(Stored items)
━━━━━━━━━━━━━━━━━━━━

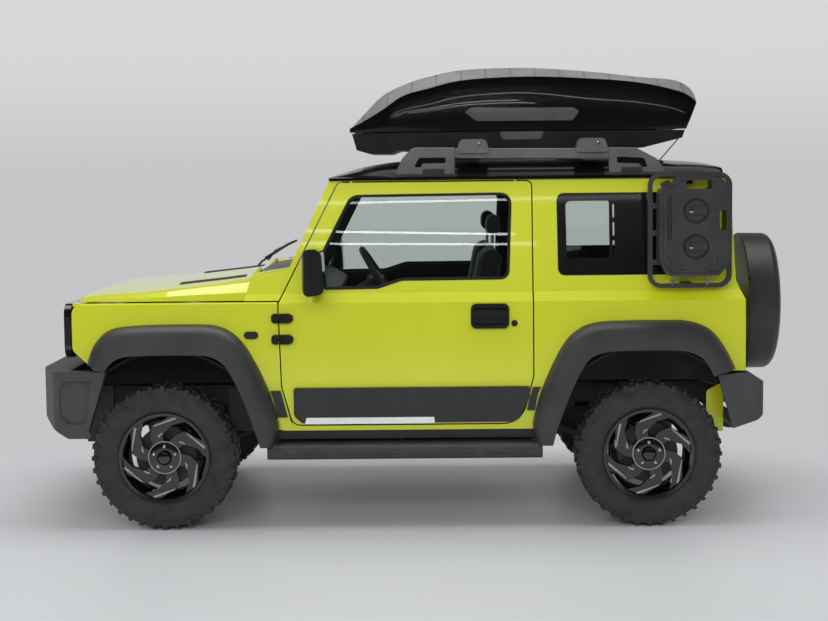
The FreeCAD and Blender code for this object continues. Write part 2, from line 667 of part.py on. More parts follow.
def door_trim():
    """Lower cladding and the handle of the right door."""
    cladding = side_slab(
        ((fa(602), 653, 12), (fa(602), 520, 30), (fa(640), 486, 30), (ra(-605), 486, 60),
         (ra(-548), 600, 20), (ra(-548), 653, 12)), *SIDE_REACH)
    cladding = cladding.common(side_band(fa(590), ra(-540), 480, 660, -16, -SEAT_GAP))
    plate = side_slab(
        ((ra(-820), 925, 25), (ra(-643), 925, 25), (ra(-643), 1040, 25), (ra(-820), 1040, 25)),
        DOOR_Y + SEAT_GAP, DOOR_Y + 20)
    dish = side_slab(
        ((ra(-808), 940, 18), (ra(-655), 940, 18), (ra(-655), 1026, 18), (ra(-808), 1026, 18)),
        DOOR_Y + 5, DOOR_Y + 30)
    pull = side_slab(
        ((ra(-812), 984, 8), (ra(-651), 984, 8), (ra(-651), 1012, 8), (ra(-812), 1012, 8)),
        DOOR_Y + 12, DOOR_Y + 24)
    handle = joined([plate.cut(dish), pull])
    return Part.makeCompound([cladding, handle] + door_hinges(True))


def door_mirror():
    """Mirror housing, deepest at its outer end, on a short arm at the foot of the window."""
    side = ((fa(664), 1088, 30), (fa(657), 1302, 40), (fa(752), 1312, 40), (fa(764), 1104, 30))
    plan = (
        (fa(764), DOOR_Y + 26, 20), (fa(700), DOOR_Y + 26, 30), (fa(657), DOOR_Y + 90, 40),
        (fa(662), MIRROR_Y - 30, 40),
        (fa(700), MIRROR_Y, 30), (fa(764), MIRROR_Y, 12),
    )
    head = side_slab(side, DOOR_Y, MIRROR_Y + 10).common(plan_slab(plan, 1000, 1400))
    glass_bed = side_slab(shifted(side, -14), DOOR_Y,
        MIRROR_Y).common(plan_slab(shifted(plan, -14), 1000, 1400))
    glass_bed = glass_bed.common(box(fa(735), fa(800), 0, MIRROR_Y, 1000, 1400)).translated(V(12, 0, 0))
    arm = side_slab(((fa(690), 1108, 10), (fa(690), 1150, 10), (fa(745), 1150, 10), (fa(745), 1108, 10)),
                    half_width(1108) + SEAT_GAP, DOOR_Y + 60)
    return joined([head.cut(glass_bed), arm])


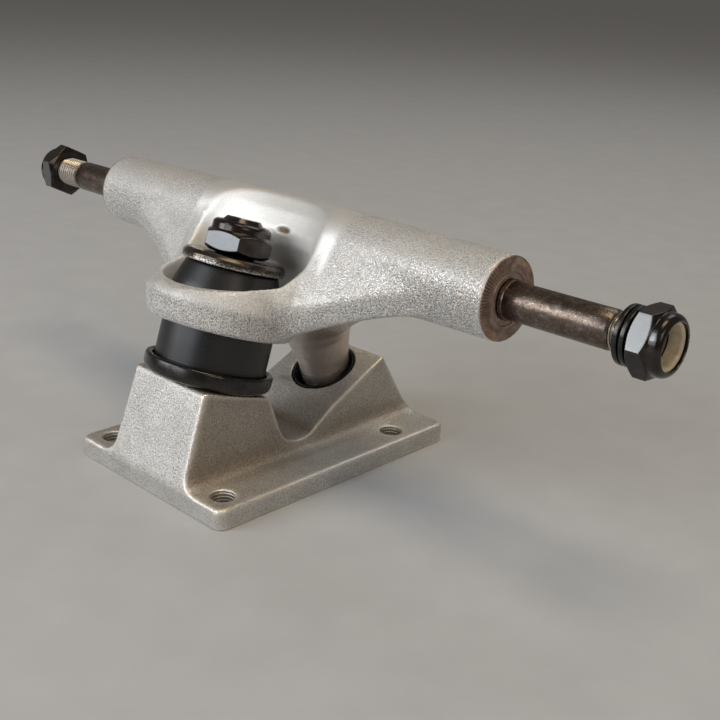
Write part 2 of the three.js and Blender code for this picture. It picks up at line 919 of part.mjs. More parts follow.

━━━━━━━━━━━━━━━━━━━━

### Challenge
Among the entries above, identify all lines with "follow" and copy them.

### Exercise response
The FreeCAD and Blender code for this object continues. Write part 2, from line 667 of part.py on. More parts follow.
Write part 2 of the three.js and Blender code for this picture. It picks up at line 919 of part.mjs. More parts follow.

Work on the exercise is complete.